Another errour concerning faith is, to lay more stress upon believing than upon good works,-to exalt faith and to depress morality. The faith of these persons is a bold and a confident persuasion that they are favourites of God and of Christ, and certain of salvation; and this, according to them, is the principal part of religion, though the scriptures plainly assure us that this is a most incomplete and erroneous notion of true faith, that faith without works is nothing.

Another false notion of faith is, that it is a blind submission of the understanding to the haughty decisions of a Church, which scorns to prove her doctrines except first by affirmations, then by blows. The faith of Abraham was not of this absurd kind. He readily submitted to the will and to the orders of God, because he was satisfied and convinced that God was able to reconcile his present command with his former promises, and to make an ample recompense both to him and to his son.

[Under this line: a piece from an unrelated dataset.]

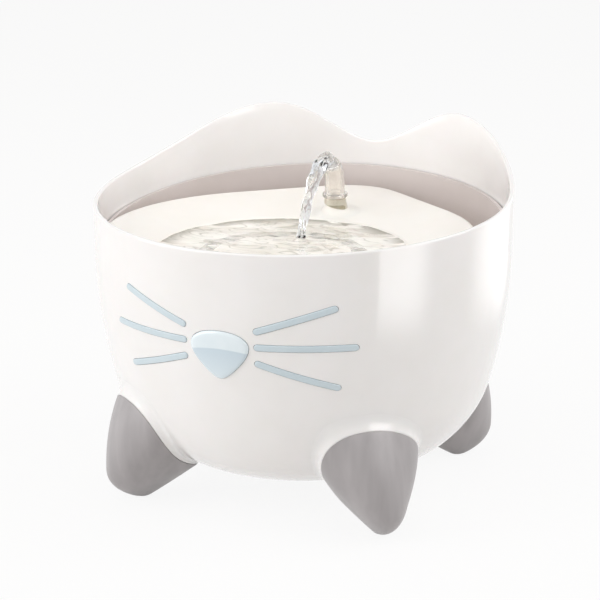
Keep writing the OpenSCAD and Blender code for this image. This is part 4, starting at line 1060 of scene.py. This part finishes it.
# Fresh water of the falling stream: nearly colourless, lines run along it
streamWaterFinish = waterMaterial("streamWaterFinish", "#F6F8FA", "#E3E8EE", "#C3C6C8", 9,
                                  (1.2, 1.2, 0.6))
# Thin water on the neck: shows the cream below it, a little darker
filmWaterFinish = waterMaterial("filmWaterFinish", "#CBC6B9", "#C2BCAD", "#B9B2A2", 9,
                                (1, 1, 0.6))
waterPieces = [(makePool(), "top", poolWaterFinish),
               (makeStream(), "nozzle_body", streamWaterFinish),
               (makeFilm(), "top", filmWaterFinish)]
for piece, body, finish in waterPieces:
    finishPiece(piece, body, finish, angle=60)
for piece in (nozzlePiece, *(row[0] for row in waterPieces)):
    # clear pieces pass the lamps' light on
    piece.visible_shadow = False
print("nozzle and water made")


# sizes and places of the studio are in metres, angles in degrees; paper tooth and lens in mm
studio = {
    "floorSize": 14, "floorGlow": 0.9, "paper": "#ECEAE8", "worldLevel": 0.5, "sky": "#FBF9F8",
    "tooth": 10 / 9, "toothBump": 0.05, "toothDepth": 0.2,
    # azimuth from the front with right positive, rise, distance, size, brightness of its face
    "lamps": {"windowLeft": (-50, 16, 1.7, (1.3, 1.5), 2.4),
              "frontSky": (-20, 58, 1.7, (1.8, 1.2), 0.65),
              "fillRight": (104, 38, 1.7, (1.4, 1.2), 2.1),
              "overhead": (0, 84, 1.6, (1.4, 1.4), 0.44)},
    "insideSize": (0.06, 0.06), "insideLevel": 7.0, "insideAt": (0.035, -0.03, 0.168),
    "insideTo": (-0.4, 0.2, 0.89),
    # azimuth, width, brightness, shares of the face over which it fades: left, right, low, high
    "strips": {"stripRight": (68, 0.14, 2.6, (0.02, 0.5, 0.3, 0.02)),
               "stripRear": (127, 0.26, 1.15, (0.3, 0.3, 0.25, 0.02))},
    "stripAway": 0.27, "stripHeight": 0.3, "stripAim": (0, 0, 0.154),
    "lens": 102, "sensor": 36, "shift": (-0.0058, 0.0598),
    "cameraAt": (0.3334, -0.8319, 0.3550), "cameraAim": (0, 0, 0.08),
}


def lookAlong(direction):
    return Vector(direction).to_track_quat("-Z", "Y").to_euler()


def seenDirectly(tree):
    # 1 for what the camera sees itself, through clear pieces and in glossy ones
    rays = addNode(tree, "ShaderNodeLightPath").outputs
    seen = compute(tree, "MAXIMUM", rays["Is Camera Ray"], rays["Is Transmission Ray"])
    return compute(tree, "MAXIMUM", seen, rays["Is Glossy Ray"])


def mixShaders(tree, share, first, second):
    settings = {"Fac": share, 1: first.outputs[0], 2: second.outputs[0]}
    return addNode(tree, "ShaderNodeMixShader", settings)


def makeFloor():
    clearSelection()
    bpy.ops.mesh.primitive_plane_add(size=studio["floorSize"], location=(0, 0, 0))
    floor = bpy.context.object
    floor.name = "floor"
    # seamless paper: dead white, fine tooth
    material, tree, coords = newMaterial("paperWhite")
    tooth = bumpFrom(tree, noiseAt(tree, coords, studio["tooth"]), studio["toothBump"],
                     studio["toothDepth"])
    paper = addNode(tree, "ShaderNodeBsdfDiffuse",
                    {"Color": linear(studio["paper"]), "Normal": tooth})
    glow = addNode(tree, "ShaderNodeEmission", {"Color": (1, 1, 1, 1), "Strength": 1.0})
    share = compute(tree, "MULTIPLY", seenDirectly(tree), studio["floorGlow"])
    closeMaterial(tree, mixShaders(tree, share, paper, glow))
    floor.data.materials.append(material)


def makeWorld():
    world = bpy.data.worlds.new("studio")
    bpy.context.scene.world = world
    world.use_nodes = True
    tree = world.node_tree
    tree.nodes.clear()
    dim = addNode(tree, "ShaderNodeBackground",
                  {"Color": linear(studio["sky"]), "Strength": studio["worldLevel"]})
    white = addNode(tree, "ShaderNodeBackground", {"Color": (1, 1, 1, 1), "Strength": 1.0})
    mix = mixShaders(tree, seenDirectly(tree), dim, white)
    addNode(tree, "ShaderNodeOutputWorld", {"Surface": mix.outputs[0]})


def addLamp(name, azimuth, rise, distance, size, level, aim=(0, 0, 0.1)):
    data = bpy.data.lights.new(name, "AREA")
    data.shape = "RECTANGLE"
    data.size, data.size_y = size
    data.energy = level * size[0] * size[1] * pi
    lamp = bpy.data.objects.new(name, data)
    bpy.context.scene.collection.objects.link(lamp)
    a, e = radians(azimuth), radians(rise)
    away = Vector((sin(a) * cos(e), -cos(a) * cos(e), sin(e)))
    lamp.location = Vector(aim) + away * distance
    lamp.rotation_euler = lookAlong(Vector(aim) - lamp.location)
    lamp.visible_camera = False
    return lamp


def fadeLamp(lamp, left, right, low, high):
    # the lamp's face dims towards its edges, over these shares of its width and height
    lamp.data.use_nodes = True
    tree = lamp.data.node_tree
    tree.nodes.clear()
    spot = addNode(tree, "ShaderNodeNewGeometry").outputs["Parametric"]
    axes = addNode(tree, "ShaderNodeSeparateXYZ", {"Vector": spot}).outputs
    level = None
    for axis, edge, share in (("X", 0, left), ("X", 1, right), ("Y", 0, low), ("Y", 1, high)):
        fade = mapValue(tree, axes[axis], edge, abs(edge - share), kind="SMOOTHSTEP")
        level = fade if level is None else compute(tree, "MULTIPLY", level, fade)
    shader = addNode(tree, "ShaderNodeEmission", {"Strength": level})
    addNode(tree, "ShaderNodeOutputLight", {"Surface": shader.outputs[0]})


def makeLamps():
    for name, place in studio["lamps"].items():
        addLamp(name, *place)
    # small lamp low over the dish, turned up and back, opens up the inside of the tall back wall
    inside = addLamp("insideBack", 0, 0, 0.0, studio["insideSize"], studio["insideLevel"])
    inside.location = studio["insideAt"]
    inside.rotation_euler = lookAlong(studio["insideTo"])
    inside.visible_glossy = inside.visible_transmission = False
    # low strips beside the bowl draw the upright shines on its glossy wall
    for name, (azimuth, width, level, fades) in studio["strips"].items():
        strip = addLamp(name, azimuth, 0, studio["stripAway"], (width, studio["stripHeight"]),
                        level, studio["stripAim"])
        strip.visible_diffuse = strip.visible_transmission = False
        fadeLamp(strip, *fades)


def makeCamera():
    data = bpy.data.cameras.new("camera")
    data.lens, data.sensor_width = studio["lens"], studio["sensor"]
    data.shift_x, data.shift_y = studio["shift"]
    camera = bpy.data.objects.new("camera", data)
    bpy.context.scene.collection.objects.link(camera)
    camera.location = studio["cameraAt"]
    camera.rotation_euler = lookAlong(Vector(studio["cameraAim"]) - camera.location)
    bpy.context.scene.camera = camera


makeFloor()
makeWorld()
makeLamps()
makeCamera()
bpy.context.scene.view_settings.view_transform = "Standard"
print("studio ready")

Hence we may form to ourselves a right notion of true, active, practical christian faith. It is a belief of the revelation which God has made to us by his Son; it is a belief entertained upon just grounds; it is a belief of a future state of retribution, and more particularly of the rewards promised to the obedient; and it is a belief shewing itself by doing that which is good, and by abstaining from that which is evil. When the present temptations to sin are strong, and yet are overcome, then it is that faith appears to the most advantage, and shines in its brightest splendour; and he who sacrifices a favourite vice, is as if he sacrificed a favourite son. Thus faith is a victory not over our senses and reason, but over our irregular affections, and turbulent passions. This is faith, the faith which the scriptures recommend other faith besides this they know not, but reject with disdain, as hypocritical, unprofitable, false and dead.